» **Exercise goal**
Which lines in the records below contain the word "bending"? Copy each one out.

» **Extracted data**
──────
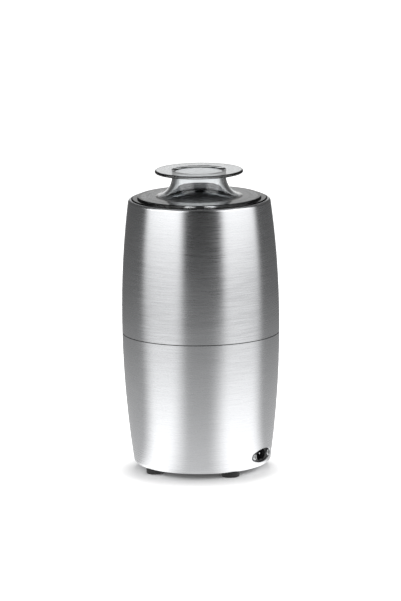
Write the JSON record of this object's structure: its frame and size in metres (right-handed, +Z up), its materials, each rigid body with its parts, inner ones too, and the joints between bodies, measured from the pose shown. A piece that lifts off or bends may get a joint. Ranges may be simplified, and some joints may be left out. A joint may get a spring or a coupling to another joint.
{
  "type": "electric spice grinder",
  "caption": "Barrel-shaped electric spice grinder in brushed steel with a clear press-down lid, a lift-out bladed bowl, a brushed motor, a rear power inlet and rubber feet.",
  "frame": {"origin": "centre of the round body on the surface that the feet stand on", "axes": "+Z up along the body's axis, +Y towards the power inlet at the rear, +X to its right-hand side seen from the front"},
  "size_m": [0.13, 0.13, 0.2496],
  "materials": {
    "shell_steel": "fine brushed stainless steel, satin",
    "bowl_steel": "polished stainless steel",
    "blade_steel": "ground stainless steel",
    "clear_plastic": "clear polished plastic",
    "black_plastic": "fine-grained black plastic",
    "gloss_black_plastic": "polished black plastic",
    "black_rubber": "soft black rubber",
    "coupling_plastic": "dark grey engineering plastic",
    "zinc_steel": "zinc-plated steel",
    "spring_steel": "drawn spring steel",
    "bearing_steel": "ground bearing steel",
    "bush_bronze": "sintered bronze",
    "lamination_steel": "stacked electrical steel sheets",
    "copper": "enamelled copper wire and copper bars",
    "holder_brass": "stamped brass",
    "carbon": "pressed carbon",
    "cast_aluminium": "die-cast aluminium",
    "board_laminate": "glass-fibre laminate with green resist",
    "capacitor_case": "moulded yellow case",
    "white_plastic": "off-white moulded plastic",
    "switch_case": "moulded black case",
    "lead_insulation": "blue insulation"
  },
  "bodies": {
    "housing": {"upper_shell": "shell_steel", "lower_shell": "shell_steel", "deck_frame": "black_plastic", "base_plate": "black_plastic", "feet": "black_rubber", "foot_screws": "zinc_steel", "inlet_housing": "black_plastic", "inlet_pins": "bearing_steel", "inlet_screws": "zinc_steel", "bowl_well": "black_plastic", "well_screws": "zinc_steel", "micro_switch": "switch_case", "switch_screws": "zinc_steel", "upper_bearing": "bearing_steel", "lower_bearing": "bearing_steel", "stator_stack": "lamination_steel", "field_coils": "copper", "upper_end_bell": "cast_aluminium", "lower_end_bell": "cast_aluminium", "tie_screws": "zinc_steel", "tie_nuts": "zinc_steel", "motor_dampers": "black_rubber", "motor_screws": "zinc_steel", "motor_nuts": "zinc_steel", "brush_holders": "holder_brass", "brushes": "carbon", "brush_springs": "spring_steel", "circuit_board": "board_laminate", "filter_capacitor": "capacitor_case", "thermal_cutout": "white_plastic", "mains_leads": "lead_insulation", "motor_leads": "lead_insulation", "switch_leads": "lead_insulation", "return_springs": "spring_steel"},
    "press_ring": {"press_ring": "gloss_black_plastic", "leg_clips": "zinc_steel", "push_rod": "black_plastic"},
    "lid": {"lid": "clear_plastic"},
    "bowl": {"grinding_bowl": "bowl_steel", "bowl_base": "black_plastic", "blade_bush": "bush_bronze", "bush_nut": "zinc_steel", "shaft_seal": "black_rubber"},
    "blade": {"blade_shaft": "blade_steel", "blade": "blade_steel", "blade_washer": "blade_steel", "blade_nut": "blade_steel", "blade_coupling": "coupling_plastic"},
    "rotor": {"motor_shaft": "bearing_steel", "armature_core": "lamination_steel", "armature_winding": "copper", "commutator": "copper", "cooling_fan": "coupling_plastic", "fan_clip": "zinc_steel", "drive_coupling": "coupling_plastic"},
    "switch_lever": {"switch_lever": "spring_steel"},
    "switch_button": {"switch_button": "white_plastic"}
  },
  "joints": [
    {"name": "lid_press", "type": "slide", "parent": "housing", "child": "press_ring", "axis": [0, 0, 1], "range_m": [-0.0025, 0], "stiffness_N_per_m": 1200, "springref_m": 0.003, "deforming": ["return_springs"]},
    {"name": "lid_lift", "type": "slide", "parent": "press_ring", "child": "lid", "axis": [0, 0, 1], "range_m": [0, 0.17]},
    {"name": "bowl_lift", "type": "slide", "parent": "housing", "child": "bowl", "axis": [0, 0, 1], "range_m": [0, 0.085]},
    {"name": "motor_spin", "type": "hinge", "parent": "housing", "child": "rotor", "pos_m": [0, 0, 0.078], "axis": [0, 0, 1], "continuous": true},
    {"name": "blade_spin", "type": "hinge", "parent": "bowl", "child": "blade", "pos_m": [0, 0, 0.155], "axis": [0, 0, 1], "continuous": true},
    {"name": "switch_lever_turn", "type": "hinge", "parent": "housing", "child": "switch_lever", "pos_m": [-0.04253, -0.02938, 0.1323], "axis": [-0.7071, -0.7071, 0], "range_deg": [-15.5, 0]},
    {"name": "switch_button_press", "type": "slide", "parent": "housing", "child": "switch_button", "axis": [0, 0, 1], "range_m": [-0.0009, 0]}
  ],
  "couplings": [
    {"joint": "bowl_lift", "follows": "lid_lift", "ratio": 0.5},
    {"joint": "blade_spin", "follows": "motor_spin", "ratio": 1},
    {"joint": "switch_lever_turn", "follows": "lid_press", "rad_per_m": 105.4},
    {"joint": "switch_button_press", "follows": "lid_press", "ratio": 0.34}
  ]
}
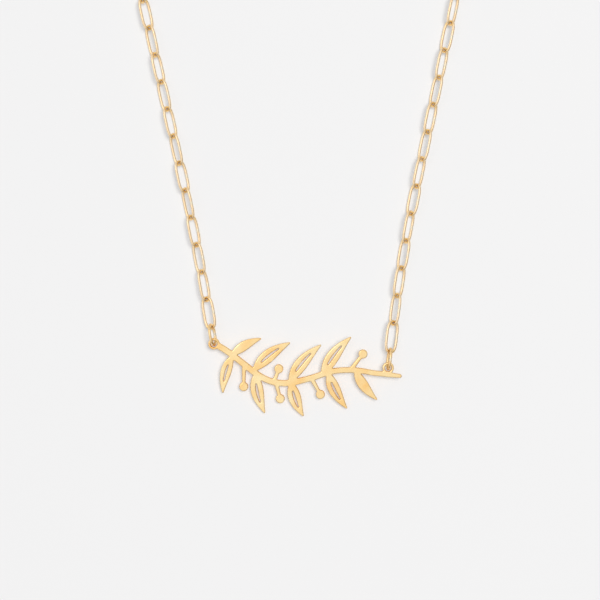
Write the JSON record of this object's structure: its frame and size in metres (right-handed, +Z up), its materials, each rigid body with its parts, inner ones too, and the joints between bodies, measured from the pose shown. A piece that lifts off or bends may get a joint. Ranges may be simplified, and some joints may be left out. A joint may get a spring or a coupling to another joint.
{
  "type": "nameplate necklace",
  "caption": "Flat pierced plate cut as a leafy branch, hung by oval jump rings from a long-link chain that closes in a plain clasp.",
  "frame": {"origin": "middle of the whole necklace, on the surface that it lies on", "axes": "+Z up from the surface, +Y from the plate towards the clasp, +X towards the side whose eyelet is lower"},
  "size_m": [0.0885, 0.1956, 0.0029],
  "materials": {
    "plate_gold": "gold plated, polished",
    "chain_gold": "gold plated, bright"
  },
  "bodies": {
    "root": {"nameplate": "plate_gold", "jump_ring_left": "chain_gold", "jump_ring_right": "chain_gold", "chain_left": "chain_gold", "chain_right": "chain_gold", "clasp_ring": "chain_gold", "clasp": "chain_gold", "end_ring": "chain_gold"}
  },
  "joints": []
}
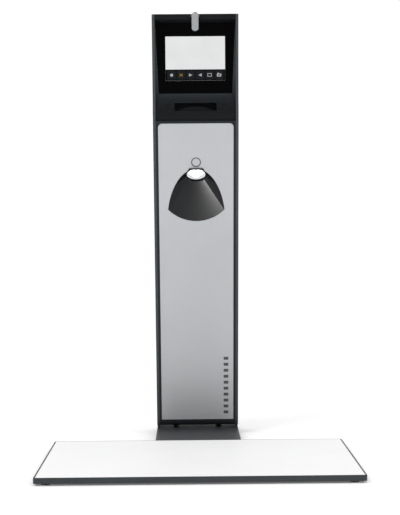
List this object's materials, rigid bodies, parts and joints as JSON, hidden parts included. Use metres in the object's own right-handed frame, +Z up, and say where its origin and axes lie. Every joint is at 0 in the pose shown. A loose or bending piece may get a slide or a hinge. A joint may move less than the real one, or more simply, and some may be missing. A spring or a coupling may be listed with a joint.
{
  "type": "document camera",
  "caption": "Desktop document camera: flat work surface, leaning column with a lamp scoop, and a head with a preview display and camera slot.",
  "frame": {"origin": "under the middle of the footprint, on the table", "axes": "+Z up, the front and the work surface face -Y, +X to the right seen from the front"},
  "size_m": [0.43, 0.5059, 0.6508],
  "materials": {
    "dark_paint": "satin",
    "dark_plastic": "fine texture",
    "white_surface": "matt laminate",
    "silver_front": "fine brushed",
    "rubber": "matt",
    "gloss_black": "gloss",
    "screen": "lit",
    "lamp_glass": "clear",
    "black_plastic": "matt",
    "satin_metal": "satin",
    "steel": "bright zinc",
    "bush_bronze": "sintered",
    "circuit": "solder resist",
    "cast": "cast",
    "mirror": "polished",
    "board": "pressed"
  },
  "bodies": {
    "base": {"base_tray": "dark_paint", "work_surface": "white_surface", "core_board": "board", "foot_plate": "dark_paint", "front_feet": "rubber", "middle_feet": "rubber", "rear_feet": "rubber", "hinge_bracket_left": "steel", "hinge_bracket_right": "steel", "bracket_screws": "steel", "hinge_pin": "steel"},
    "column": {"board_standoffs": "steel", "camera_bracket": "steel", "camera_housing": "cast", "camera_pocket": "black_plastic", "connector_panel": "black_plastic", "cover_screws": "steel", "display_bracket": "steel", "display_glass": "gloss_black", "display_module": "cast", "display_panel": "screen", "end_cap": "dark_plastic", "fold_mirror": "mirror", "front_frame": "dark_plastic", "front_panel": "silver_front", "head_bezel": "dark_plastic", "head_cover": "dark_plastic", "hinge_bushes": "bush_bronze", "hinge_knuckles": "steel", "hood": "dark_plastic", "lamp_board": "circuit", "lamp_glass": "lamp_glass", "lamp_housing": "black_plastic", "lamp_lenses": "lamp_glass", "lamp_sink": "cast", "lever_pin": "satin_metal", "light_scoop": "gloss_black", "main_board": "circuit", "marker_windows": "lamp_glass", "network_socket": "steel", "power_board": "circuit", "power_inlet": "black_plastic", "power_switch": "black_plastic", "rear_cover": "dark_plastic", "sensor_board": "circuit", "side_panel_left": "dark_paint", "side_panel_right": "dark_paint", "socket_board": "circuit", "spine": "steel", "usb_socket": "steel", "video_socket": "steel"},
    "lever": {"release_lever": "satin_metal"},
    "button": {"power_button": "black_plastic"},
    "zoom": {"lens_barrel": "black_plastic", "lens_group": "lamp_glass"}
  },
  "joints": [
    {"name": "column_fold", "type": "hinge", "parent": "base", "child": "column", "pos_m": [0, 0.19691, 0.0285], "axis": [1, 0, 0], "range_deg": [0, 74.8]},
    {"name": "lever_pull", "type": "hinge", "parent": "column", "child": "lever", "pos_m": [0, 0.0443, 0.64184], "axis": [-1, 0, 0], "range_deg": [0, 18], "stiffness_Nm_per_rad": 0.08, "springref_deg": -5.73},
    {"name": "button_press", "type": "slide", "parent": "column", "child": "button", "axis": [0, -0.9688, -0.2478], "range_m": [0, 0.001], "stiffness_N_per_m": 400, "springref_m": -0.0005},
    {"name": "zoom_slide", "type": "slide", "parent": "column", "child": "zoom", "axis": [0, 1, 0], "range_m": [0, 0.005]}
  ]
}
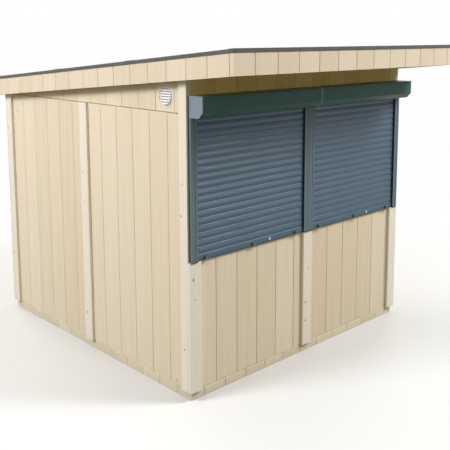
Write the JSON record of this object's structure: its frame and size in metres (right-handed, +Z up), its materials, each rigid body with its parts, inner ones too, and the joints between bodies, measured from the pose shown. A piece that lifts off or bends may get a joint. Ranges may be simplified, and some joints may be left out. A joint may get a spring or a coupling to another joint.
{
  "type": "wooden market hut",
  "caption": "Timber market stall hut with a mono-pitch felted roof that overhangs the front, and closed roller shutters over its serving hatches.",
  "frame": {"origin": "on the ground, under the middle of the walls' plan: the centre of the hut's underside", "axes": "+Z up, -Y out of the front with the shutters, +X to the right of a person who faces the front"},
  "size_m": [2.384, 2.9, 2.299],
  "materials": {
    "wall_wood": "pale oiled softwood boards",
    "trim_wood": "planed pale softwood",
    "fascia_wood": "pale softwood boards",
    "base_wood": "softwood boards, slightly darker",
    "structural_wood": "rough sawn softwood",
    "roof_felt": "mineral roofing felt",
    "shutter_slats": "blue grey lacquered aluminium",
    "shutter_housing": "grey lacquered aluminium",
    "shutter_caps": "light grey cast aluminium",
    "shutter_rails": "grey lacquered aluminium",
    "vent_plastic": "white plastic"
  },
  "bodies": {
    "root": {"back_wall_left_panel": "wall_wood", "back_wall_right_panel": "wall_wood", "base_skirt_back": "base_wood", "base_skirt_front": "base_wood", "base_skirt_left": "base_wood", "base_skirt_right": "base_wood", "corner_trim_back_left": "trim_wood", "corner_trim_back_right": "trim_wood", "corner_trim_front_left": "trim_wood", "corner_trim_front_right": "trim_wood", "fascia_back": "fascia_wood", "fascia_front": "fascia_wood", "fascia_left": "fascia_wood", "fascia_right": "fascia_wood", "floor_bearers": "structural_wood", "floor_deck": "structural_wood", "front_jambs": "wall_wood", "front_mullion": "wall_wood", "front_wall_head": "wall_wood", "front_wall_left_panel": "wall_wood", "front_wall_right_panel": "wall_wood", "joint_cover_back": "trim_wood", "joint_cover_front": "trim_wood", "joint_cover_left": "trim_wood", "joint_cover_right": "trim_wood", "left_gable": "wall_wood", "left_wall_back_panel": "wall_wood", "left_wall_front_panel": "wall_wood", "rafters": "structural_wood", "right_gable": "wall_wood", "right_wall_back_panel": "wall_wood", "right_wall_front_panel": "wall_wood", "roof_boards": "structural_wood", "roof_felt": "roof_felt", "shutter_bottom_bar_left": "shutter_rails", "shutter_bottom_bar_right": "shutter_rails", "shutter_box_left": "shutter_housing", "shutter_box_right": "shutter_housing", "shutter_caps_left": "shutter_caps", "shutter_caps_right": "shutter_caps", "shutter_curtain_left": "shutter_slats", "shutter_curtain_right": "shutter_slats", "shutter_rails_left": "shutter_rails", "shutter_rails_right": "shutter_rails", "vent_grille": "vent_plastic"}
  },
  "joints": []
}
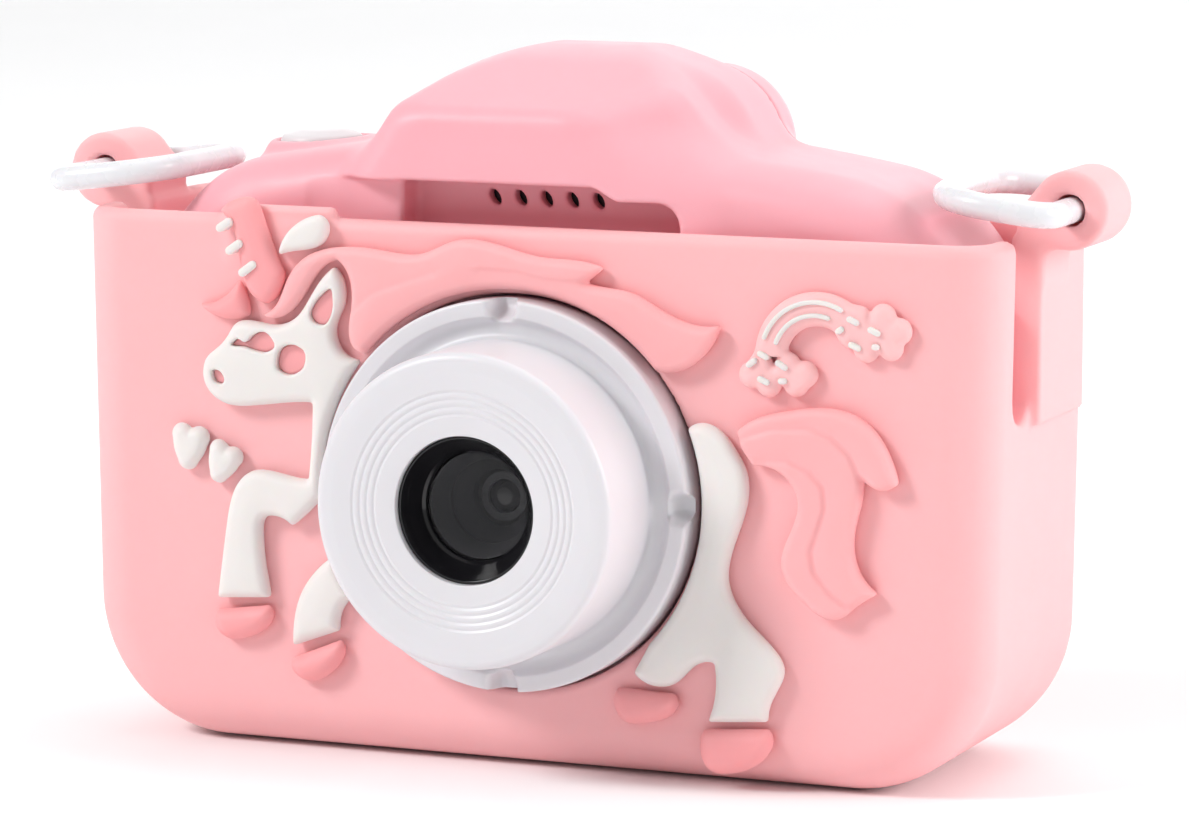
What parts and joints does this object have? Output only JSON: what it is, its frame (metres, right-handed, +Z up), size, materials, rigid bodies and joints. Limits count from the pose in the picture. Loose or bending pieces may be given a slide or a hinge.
──────
» **Written answer**
List this object's materials, rigid bodies, parts and joints as JSON, hidden parts included. Use metres in the object's own right-handed frame, +Z up, and say where its origin and axes lie. Every joint is at 0 in the pose shown. A loose or bending piece may get a slide or a hinge. A joint may move less than the real one, or more simply, and some may be missing. A spring or a coupling may be listed with a joint.
What parts and joints does this object have? Output only JSON: what it is, its frame (metres, right-handed, +Z up), size, materials, rigid bodies and joints. Limits count from the pose in the picture. Loose or bending pieces may be given a slide or a hinge.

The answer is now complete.